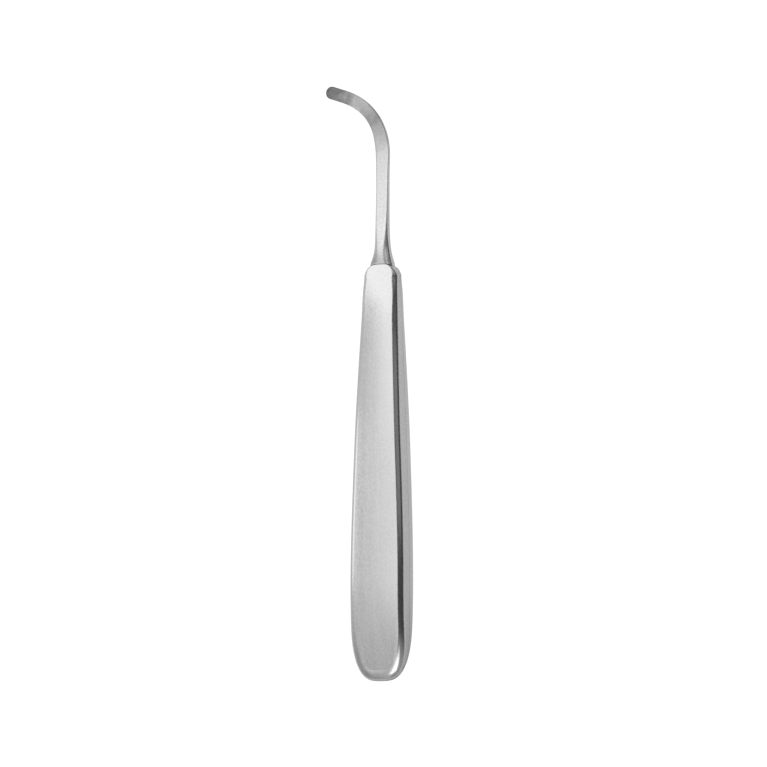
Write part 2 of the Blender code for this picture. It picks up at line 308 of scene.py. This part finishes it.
def neck_end_x(y):
    across = min(abs(y) / side_half_width(shoulder_x), 1.0)
    return shoulder_x + DOME_HEIGHT * (1.0 - across ** DOME_ROUNDNESS)


print("half width at the shoulders", round(side_half_width(shoulder_x), 2), "mm")

# %% [markdown]
# A press rounds the rim of each shell. The round is wide along the sides and at the shoulders, where a thumb rests,
# and tight where the bolster covers it. So each point of the outline carries its own edge radius.

# %% The handle's outline
EDGE_RADIUS = 1.9
NECK_EDGE_RADIUS = 1.55
NECK_EDGE_REACH = (40.0, 48.0)
SHOULDER_EDGE_RADIUS = 1.8
SHOULDER_REACH = 5.0
DOME_EDGE_RADIUS = 0.05
BUTT_EDGE_WIDTH = 2.8
BUTT_EDGE_START = -42.0
BUTT_EDGE_END = -51.0
LEAST_SIDE = 0.1
DOME_STEPS = 32
SIDE_STEPS = 90
BUTT_STEPS = 44


def side_radius(x):
    along_side = mix(EDGE_RADIUS, NECK_EDGE_RADIUS, smooth_step(x, *NECK_EDGE_REACH))
    return mix(along_side, SHOULDER_EDGE_RADIUS, smooth_step(x, shoulder_x - SHOULDER_REACH, shoulder_x))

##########

## Description of the task
Every line of the data above should be reproduced word for word.

## Exercise answer
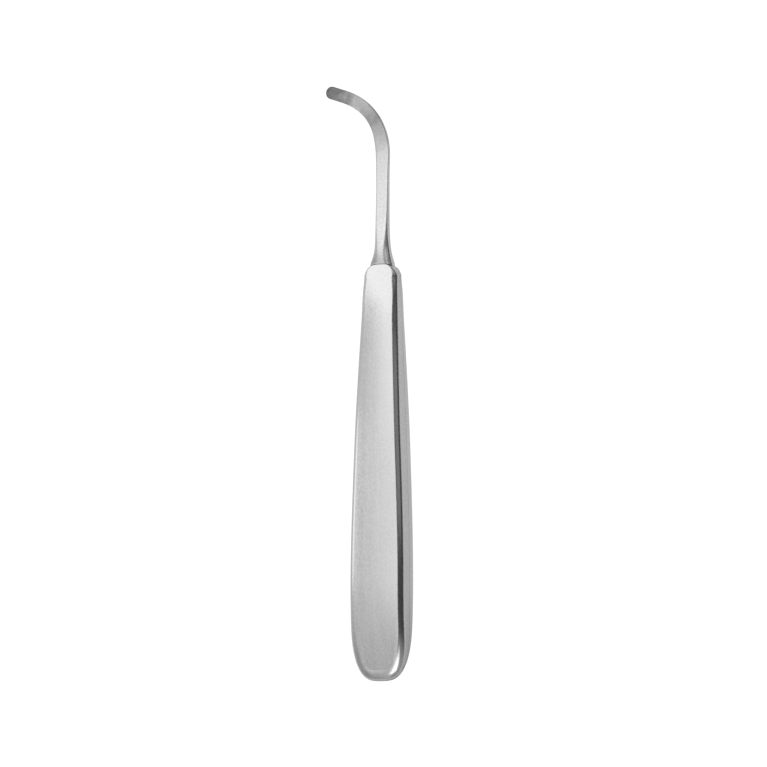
Write part 2 of the Blender code for this picture. It picks up at line 308 of scene.py. This part finishes it.
def neck_end_x(y):
    across = min(abs(y) / side_half_width(shoulder_x), 1.0)
    return shoulder_x + DOME_HEIGHT * (1.0 - across ** DOME_ROUNDNESS)


print("half width at the shoulders", round(side_half_width(shoulder_x), 2), "mm")

# %% [markdown]
# A press rounds the rim of each shell. The round is wide along the sides and at the shoulders, where a thumb rests,
# and tight where the bolster covers it. So each point of the outline carries its own edge radius.

# %% The handle's outline
EDGE_RADIUS = 1.9
NECK_EDGE_RADIUS = 1.55
NECK_EDGE_REACH = (40.0, 48.0)
SHOULDER_EDGE_RADIUS = 1.8
SHOULDER_REACH = 5.0
DOME_EDGE_RADIUS = 0.05
BUTT_EDGE_WIDTH = 2.8
BUTT_EDGE_START = -42.0
BUTT_EDGE_END = -51.0
LEAST_SIDE = 0.1
DOME_STEPS = 32
SIDE_STEPS = 90
BUTT_STEPS = 44


def side_radius(x):
    along_side = mix(EDGE_RADIUS, NECK_EDGE_RADIUS, smooth_step(x, *NECK_EDGE_REACH))
    return mix(along_side, SHOULDER_EDGE_RADIUS, smooth_step(x, shoulder_x - SHOULDER_REACH, shoulder_x))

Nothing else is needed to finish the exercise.